Prominent Bone Loss Mediated by RANKL and IL-17 Produced by CD4+ T Cells in TallyHo/JngJ Mice
Published: Friday, March 25, 2011
Author: Hee Yeon Won et al.

by Hee Yeon Won, Jin-Ah Lee, Zong Sik Park, Jin Sook Song, Hee Yun Kim, Su-Min Jang, Sung-Eun Yoo, Youmi Rhee, Eun Sook Hwang, Myung Ae Bae

Increasing evidence that decreased bone density and increased rates of bone fracture are associated with abnormal metabolic states such as hyperglycemia and insulin resistance indicates that diabetes is a risk factor for osteoporosis. In this study, we observed that TallyHo/JngJ (TH) mice, a polygenic model of type II diabetes, spontaneously developed bone deformities with osteoporotic features. Female and male TH mice significantly gained more body weight than control C57BL/6 mice upon aging. Interestingly, bone density was considerably decreased in male TH mice, which displayed hyperglycemia. The osteoblast-specific bone forming markers osteocalcin and osteoprotegerin were decreased in TH mice, whereas osteoclast-driven bone resorption markers such as IL-6 and RANKL were significantly elevated in the bone marrow and blood of TH mice.

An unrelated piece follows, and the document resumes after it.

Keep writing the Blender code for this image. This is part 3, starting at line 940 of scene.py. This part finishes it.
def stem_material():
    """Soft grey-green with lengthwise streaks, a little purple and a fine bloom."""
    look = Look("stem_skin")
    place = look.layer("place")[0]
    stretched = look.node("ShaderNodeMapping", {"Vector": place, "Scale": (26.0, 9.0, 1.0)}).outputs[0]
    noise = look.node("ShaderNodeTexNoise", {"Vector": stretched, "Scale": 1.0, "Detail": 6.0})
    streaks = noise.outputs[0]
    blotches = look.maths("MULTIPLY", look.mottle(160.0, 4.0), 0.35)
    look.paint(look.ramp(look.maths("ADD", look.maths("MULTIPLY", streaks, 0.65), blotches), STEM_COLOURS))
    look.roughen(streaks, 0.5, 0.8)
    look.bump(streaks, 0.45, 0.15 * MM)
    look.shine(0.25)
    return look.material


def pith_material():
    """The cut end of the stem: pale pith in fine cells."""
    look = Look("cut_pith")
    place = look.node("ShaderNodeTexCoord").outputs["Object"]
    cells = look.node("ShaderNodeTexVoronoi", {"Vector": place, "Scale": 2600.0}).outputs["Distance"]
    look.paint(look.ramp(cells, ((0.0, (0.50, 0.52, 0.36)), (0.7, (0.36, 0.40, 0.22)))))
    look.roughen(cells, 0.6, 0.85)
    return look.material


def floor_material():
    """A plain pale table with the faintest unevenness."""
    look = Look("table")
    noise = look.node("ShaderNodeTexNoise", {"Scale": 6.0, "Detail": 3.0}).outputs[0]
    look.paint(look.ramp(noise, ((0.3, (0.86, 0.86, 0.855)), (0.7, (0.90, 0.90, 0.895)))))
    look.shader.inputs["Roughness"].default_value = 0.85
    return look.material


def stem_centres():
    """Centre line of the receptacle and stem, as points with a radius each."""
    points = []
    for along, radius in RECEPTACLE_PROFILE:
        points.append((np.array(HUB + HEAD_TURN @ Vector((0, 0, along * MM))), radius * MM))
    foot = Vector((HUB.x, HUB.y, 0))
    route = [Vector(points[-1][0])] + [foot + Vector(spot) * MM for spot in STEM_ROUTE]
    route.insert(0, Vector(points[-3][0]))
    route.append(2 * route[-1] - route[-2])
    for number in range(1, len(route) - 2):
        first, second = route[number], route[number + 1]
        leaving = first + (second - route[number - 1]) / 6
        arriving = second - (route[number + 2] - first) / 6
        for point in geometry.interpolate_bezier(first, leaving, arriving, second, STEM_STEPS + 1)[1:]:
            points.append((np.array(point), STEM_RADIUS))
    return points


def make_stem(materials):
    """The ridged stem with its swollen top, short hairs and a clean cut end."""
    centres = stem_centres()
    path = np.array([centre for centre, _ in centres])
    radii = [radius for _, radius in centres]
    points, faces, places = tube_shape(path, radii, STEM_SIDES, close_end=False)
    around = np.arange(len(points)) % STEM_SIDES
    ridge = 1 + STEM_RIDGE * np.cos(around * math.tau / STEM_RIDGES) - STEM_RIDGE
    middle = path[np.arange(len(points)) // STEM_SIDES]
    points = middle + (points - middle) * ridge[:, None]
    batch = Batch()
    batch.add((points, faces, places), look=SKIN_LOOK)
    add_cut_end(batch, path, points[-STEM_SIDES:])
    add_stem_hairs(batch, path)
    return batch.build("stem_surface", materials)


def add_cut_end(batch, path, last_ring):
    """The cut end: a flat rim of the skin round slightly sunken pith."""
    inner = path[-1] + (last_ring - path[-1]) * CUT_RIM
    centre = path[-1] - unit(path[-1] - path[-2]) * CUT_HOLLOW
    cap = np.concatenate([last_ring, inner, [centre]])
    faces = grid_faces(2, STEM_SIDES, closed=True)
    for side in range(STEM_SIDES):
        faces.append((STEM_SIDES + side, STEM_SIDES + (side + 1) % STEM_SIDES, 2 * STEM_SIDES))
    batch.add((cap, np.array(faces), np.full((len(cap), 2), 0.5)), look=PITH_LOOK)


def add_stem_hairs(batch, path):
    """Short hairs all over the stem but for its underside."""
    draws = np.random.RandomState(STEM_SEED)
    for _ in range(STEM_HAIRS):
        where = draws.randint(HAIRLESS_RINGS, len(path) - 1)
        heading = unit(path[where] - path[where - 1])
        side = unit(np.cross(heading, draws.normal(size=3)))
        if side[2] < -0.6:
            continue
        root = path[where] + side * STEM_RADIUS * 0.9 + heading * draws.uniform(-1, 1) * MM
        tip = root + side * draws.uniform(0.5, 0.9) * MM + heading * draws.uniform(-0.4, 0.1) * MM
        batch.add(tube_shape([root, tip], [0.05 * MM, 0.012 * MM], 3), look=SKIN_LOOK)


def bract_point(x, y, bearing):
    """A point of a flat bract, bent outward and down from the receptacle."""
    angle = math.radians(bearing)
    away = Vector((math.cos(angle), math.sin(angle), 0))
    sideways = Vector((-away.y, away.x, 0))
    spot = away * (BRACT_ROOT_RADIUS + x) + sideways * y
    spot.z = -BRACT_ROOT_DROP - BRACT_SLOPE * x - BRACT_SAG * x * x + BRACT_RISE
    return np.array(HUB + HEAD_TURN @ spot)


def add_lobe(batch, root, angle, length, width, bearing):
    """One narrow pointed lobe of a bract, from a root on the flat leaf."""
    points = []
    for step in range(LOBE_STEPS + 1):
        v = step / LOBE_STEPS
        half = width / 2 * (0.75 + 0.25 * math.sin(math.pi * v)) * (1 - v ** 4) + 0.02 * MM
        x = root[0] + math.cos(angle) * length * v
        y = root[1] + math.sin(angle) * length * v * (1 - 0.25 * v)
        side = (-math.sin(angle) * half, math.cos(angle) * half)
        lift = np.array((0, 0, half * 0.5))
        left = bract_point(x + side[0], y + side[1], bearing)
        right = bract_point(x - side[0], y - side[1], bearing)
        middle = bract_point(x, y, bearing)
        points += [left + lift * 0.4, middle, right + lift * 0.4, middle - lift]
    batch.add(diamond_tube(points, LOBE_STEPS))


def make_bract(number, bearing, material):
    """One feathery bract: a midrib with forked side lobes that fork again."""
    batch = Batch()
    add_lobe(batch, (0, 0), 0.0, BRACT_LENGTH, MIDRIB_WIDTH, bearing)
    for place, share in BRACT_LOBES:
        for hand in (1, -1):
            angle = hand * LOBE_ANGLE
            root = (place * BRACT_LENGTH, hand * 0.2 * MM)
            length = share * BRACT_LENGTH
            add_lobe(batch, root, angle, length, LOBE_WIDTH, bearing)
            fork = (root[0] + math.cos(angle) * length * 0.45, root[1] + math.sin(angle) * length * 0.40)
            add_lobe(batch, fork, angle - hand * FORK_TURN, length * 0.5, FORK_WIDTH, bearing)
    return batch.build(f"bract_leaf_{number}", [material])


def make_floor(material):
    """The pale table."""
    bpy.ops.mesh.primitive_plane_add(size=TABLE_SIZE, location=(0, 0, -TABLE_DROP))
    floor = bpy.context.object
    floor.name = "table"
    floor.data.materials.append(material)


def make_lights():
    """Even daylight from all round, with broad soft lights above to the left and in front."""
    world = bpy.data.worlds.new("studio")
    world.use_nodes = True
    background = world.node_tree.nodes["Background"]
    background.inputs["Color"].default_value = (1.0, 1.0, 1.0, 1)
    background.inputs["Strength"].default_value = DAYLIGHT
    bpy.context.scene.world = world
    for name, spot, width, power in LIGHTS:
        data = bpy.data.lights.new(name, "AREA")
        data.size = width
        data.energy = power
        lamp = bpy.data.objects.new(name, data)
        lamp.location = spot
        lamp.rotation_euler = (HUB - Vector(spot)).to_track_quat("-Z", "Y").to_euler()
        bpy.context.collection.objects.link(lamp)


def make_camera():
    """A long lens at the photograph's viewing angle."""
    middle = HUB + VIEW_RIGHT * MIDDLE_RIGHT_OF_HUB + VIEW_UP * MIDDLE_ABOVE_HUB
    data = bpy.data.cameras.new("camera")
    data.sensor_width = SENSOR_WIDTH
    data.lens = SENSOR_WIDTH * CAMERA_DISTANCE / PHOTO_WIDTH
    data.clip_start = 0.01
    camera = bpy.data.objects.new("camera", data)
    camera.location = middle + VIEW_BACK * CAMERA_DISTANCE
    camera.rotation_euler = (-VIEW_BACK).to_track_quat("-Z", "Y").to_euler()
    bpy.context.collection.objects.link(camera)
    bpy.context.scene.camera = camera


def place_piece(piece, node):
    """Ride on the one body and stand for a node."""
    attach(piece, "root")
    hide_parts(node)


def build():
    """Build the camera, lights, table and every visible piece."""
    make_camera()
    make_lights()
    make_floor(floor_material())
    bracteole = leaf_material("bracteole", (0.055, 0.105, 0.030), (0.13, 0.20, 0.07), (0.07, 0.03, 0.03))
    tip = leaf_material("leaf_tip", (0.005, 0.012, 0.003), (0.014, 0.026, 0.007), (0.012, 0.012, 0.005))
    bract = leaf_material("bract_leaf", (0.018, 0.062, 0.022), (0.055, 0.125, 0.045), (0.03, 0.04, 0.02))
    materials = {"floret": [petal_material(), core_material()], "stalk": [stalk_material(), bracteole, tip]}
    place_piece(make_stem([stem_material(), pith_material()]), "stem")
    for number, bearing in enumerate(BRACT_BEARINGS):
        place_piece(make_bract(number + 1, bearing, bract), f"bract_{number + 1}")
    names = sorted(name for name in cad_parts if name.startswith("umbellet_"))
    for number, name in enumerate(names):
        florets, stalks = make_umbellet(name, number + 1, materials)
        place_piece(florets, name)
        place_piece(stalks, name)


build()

In addition, RANKL expression was prominently increased in CD4+ T cells of TH mice upon T cell receptor stimulation, which was in accordance with enhanced IL-17 production. IL-17 production in CD4+ T cells was directly promoted by treatment with leptin while IFN-? production was not. Moreover, blockade of IFN-? further increased RANKL expression and IL-17 production in TH-CD4+ T cells. In addition, the osteoporotic phenotype of TH mice was improved by treatment with alendronate. These results strongly indicate that increased leptin in TH mice may act in conjunction with IL-6 to preferentially stimulate IL-17 production in CD4+ T cells and induce RANKL-mediated osteoclastogenesis. Accordingly, we propose that TH mice could constitute a beneficial model for osteoporosis.